Scripts that build objects
○ ○ ○ ○ ○

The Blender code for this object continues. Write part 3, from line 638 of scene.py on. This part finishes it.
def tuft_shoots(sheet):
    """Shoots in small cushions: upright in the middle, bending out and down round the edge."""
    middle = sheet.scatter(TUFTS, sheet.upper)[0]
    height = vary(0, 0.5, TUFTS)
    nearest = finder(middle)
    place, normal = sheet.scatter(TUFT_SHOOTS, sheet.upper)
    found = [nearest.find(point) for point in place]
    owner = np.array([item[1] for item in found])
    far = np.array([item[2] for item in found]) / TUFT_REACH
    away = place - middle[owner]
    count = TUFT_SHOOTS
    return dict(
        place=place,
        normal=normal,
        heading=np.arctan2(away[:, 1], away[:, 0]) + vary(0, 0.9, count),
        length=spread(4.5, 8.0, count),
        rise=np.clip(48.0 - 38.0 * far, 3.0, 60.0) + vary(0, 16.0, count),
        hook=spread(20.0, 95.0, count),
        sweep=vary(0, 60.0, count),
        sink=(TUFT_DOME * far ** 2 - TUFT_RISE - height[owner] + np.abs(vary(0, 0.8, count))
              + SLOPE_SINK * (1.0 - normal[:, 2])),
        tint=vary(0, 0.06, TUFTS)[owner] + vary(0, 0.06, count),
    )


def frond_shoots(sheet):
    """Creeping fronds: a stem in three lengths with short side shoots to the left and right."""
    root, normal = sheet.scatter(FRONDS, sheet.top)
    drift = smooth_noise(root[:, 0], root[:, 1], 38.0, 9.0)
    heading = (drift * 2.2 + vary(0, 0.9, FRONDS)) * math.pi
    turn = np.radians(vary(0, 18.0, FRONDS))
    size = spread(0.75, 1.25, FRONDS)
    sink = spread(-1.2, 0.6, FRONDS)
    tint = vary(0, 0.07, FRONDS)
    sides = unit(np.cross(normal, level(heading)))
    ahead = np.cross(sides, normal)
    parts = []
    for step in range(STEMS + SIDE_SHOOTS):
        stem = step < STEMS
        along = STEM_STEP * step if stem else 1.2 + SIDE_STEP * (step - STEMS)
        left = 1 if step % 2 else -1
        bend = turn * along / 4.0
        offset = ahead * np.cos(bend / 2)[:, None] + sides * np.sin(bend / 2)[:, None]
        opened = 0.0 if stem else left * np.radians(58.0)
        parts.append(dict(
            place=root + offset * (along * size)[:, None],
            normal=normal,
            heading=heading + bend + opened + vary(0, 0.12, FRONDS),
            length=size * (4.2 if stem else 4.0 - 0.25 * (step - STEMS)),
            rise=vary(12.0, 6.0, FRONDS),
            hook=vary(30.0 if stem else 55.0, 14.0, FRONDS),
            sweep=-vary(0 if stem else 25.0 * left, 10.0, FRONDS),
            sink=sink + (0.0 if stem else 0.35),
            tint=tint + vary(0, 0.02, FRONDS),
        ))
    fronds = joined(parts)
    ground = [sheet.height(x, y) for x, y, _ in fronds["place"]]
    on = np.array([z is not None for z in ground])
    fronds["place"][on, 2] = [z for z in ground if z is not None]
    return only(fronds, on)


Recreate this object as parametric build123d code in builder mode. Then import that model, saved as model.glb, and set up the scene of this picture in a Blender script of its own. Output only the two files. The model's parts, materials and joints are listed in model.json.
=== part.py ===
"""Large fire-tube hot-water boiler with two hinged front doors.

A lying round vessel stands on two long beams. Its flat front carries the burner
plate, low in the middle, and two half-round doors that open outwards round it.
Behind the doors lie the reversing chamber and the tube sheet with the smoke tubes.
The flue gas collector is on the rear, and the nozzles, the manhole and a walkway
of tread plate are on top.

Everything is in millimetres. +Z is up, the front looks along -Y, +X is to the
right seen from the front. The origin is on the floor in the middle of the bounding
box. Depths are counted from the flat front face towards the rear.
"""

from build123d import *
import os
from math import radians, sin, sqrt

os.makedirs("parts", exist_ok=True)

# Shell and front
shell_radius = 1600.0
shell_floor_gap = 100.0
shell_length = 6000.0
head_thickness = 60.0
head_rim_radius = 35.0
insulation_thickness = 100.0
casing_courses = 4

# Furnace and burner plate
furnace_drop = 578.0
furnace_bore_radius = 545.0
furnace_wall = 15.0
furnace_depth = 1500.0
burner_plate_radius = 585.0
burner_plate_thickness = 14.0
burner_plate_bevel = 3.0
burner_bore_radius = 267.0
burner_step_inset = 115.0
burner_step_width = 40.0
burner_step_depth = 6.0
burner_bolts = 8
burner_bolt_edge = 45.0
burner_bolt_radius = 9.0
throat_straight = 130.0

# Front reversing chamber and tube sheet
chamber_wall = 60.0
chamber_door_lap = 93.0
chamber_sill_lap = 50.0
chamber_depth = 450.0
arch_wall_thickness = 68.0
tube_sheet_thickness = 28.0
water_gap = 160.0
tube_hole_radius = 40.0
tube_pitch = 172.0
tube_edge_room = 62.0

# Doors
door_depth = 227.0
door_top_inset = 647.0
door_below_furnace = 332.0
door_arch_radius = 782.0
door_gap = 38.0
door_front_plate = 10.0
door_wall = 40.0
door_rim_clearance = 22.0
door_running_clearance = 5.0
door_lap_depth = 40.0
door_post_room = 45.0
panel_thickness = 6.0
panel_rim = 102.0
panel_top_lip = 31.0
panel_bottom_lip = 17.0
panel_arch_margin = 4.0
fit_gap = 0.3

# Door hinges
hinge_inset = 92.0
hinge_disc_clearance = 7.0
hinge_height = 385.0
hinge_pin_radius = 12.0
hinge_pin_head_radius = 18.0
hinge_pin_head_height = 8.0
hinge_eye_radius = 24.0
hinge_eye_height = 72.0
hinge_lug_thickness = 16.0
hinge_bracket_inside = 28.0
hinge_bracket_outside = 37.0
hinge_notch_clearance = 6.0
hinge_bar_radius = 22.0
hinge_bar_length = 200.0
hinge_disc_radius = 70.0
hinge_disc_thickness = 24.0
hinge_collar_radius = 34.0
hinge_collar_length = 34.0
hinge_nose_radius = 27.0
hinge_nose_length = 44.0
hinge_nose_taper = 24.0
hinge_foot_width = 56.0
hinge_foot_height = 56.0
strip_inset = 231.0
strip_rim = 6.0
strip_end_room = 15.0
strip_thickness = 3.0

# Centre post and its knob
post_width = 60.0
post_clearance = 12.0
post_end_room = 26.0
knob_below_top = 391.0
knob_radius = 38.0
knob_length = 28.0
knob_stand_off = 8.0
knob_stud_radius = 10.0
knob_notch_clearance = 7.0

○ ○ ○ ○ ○

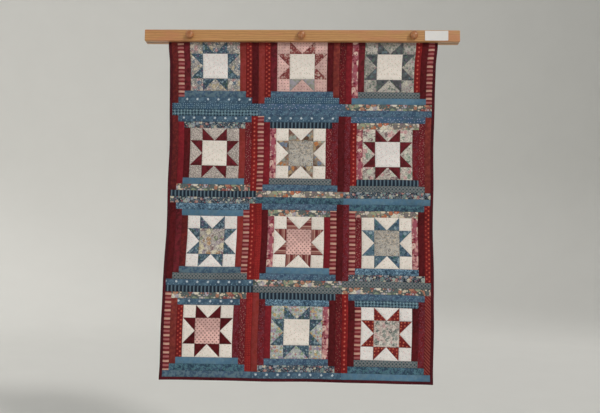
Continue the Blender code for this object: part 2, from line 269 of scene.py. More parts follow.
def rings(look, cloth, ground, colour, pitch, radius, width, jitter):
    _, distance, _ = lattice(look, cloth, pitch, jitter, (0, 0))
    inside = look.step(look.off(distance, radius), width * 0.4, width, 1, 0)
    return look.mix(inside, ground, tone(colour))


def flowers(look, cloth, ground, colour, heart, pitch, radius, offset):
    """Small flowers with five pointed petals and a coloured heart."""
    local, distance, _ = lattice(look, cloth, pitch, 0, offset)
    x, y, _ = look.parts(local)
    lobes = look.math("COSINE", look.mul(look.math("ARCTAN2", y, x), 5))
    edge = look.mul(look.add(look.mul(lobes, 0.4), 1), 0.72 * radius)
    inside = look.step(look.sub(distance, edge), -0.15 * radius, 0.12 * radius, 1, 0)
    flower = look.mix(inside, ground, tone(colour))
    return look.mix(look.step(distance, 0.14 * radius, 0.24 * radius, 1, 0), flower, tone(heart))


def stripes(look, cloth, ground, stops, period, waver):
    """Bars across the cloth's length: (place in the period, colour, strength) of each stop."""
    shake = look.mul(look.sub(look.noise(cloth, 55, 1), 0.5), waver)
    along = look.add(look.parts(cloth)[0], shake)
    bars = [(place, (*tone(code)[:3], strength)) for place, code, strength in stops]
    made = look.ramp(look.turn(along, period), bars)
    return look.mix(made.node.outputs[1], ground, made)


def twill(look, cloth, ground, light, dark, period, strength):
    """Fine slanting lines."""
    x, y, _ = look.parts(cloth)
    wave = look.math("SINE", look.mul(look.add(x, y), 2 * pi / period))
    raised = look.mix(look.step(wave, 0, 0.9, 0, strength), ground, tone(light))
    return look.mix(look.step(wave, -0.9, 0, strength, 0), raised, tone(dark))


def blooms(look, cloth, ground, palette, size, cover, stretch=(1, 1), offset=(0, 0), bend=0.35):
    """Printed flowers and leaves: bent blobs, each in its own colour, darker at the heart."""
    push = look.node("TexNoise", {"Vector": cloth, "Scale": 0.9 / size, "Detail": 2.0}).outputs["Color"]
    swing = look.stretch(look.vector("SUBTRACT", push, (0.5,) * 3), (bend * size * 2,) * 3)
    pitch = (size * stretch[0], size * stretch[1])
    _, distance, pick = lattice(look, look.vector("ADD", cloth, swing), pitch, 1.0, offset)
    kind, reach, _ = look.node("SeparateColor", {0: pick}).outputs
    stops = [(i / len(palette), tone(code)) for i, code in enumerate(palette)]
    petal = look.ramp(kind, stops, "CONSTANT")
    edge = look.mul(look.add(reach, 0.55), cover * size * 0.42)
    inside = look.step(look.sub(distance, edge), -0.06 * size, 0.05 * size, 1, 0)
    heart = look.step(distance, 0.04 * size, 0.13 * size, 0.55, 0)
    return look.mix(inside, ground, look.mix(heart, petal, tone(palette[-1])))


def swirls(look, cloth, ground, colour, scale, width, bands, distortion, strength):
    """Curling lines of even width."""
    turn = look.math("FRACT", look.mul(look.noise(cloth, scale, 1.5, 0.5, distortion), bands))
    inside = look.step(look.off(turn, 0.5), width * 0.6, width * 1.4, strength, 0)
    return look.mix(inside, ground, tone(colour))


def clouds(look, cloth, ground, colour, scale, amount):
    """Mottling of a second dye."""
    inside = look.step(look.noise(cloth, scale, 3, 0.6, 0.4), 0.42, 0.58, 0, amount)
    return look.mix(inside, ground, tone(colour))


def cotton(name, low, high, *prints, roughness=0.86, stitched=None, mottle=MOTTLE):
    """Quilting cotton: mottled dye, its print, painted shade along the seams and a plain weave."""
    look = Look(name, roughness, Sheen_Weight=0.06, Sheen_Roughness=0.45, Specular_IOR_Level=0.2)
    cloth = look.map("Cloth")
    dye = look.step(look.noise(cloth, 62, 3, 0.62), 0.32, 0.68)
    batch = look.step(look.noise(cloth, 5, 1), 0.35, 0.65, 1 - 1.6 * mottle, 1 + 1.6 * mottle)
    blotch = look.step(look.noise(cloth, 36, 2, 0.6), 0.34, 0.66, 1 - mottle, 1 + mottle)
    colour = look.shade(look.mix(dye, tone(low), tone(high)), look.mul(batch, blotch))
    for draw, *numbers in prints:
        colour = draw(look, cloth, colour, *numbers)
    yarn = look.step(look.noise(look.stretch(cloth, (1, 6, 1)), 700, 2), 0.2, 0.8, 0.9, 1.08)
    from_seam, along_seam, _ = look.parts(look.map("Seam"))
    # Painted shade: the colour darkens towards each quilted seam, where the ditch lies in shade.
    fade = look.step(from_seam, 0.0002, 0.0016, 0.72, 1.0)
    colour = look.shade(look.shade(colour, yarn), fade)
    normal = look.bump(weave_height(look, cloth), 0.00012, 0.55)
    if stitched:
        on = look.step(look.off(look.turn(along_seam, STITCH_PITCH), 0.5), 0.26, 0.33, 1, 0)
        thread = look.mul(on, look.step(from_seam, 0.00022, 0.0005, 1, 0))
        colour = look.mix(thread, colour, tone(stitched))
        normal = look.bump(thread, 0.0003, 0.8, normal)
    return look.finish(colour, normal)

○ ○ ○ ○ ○

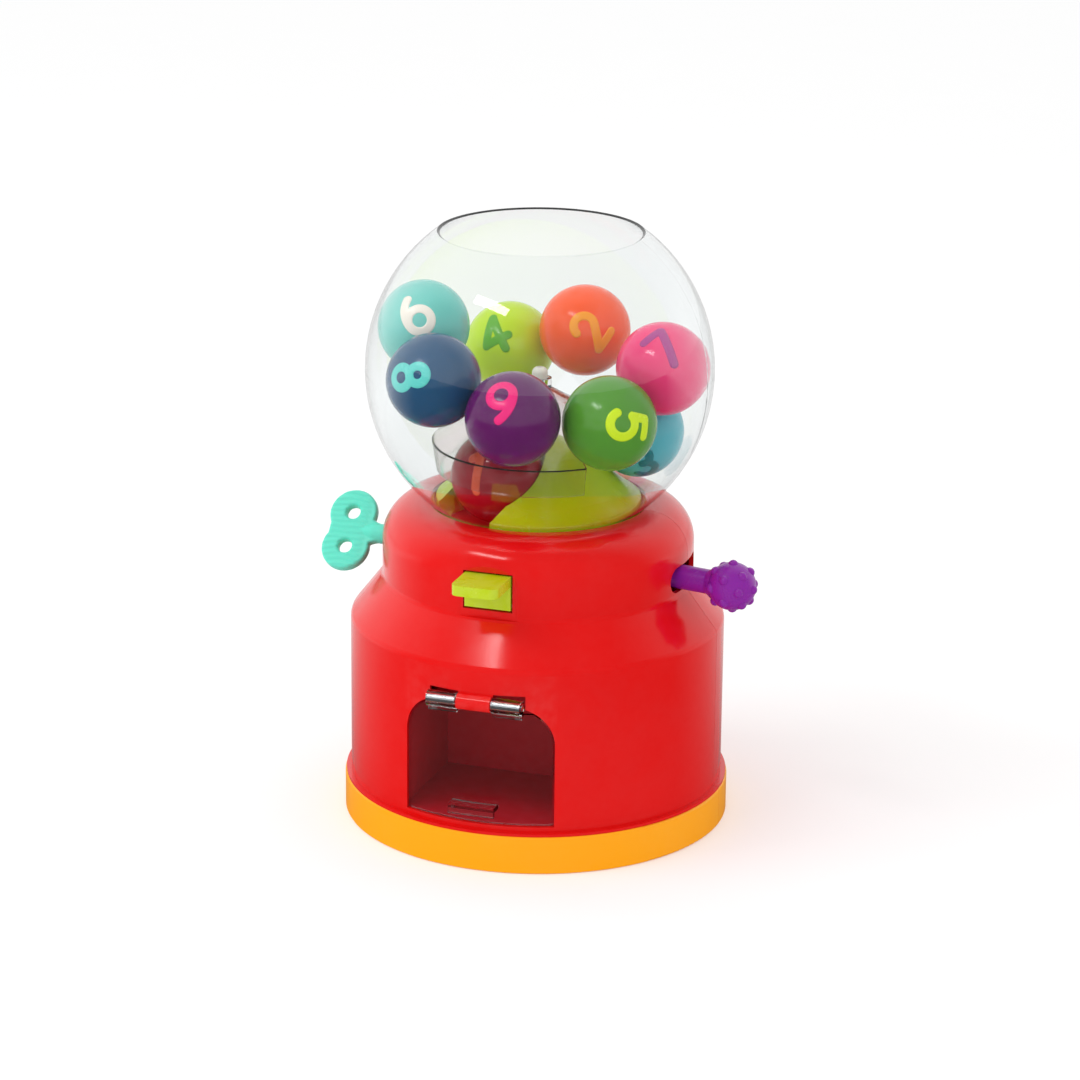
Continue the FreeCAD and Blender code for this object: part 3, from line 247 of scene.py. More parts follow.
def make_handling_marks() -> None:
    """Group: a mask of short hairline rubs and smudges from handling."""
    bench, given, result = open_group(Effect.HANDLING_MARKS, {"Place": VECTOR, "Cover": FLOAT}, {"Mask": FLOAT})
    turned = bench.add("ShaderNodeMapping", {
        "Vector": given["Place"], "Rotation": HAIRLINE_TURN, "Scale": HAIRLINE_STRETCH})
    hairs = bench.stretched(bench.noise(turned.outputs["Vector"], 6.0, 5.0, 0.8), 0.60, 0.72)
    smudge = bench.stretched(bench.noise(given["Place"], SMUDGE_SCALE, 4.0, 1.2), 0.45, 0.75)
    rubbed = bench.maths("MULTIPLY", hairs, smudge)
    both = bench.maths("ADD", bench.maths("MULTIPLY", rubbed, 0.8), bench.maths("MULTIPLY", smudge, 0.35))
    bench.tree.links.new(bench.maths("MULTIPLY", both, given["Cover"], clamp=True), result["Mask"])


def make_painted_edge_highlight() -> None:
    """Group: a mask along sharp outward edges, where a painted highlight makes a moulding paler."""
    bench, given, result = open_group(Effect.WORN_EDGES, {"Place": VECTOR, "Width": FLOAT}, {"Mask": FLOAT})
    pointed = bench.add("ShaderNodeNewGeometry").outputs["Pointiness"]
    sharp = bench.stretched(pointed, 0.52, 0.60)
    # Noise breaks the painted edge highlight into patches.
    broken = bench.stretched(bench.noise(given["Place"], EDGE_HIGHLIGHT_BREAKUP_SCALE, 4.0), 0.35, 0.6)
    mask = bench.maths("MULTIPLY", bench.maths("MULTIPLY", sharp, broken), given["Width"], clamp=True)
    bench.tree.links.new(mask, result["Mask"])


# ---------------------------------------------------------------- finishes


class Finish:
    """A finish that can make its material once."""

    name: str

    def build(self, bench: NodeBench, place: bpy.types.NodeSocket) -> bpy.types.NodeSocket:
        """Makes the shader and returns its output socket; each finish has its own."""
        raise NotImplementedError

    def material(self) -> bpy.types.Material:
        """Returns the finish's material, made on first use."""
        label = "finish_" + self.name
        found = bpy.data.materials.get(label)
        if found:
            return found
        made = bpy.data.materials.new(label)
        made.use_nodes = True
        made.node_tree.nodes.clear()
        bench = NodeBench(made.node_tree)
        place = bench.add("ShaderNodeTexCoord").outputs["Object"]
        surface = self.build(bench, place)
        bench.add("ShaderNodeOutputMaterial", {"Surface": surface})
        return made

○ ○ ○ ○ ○

REQUIREMENT
Above are the records. Copy the lines beginning at the one that has "Continue the Blender" and ending with the one that has "0), raised, tone(dark))", unchanged.

WRITTEN REPLY
Continue the Blender code for this object: part 2, from line 269 of scene.py. More parts follow.
def rings(look, cloth, ground, colour, pitch, radius, width, jitter):
    _, distance, _ = lattice(look, cloth, pitch, jitter, (0, 0))
    inside = look.step(look.off(distance, radius), width * 0.4, width, 1, 0)
    return look.mix(inside, ground, tone(colour))


def flowers(look, cloth, ground, colour, heart, pitch, radius, offset):
    """Small flowers with five pointed petals and a coloured heart."""
    local, distance, _ = lattice(look, cloth, pitch, 0, offset)
    x, y, _ = look.parts(local)
    lobes = look.math("COSINE", look.mul(look.math("ARCTAN2", y, x), 5))
    edge = look.mul(look.add(look.mul(lobes, 0.4), 1), 0.72 * radius)
    inside = look.step(look.sub(distance, edge), -0.15 * radius, 0.12 * radius, 1, 0)
    flower = look.mix(inside, ground, tone(colour))
    return look.mix(look.step(distance, 0.14 * radius, 0.24 * radius, 1, 0), flower, tone(heart))


def stripes(look, cloth, ground, stops, period, waver):
    """Bars across the cloth's length: (place in the period, colour, strength) of each stop."""
    shake = look.mul(look.sub(look.noise(cloth, 55, 1), 0.5), waver)
    along = look.add(look.parts(cloth)[0], shake)
    bars = [(place, (*tone(code)[:3], strength)) for place, code, strength in stops]
    made = look.ramp(look.turn(along, period), bars)
    return look.mix(made.node.outputs[1], ground, made)


def twill(look, cloth, ground, light, dark, period, strength):
    """Fine slanting lines."""
    x, y, _ = look.parts(cloth)
    wave = look.math("SINE", look.mul(look.add(x, y), 2 * pi / period))
    raised = look.mix(look.step(wave, 0, 0.9, 0, strength), ground, tone(light))
    return look.mix(look.step(wave, -0.9, 0, strength, 0), raised, tone(dark))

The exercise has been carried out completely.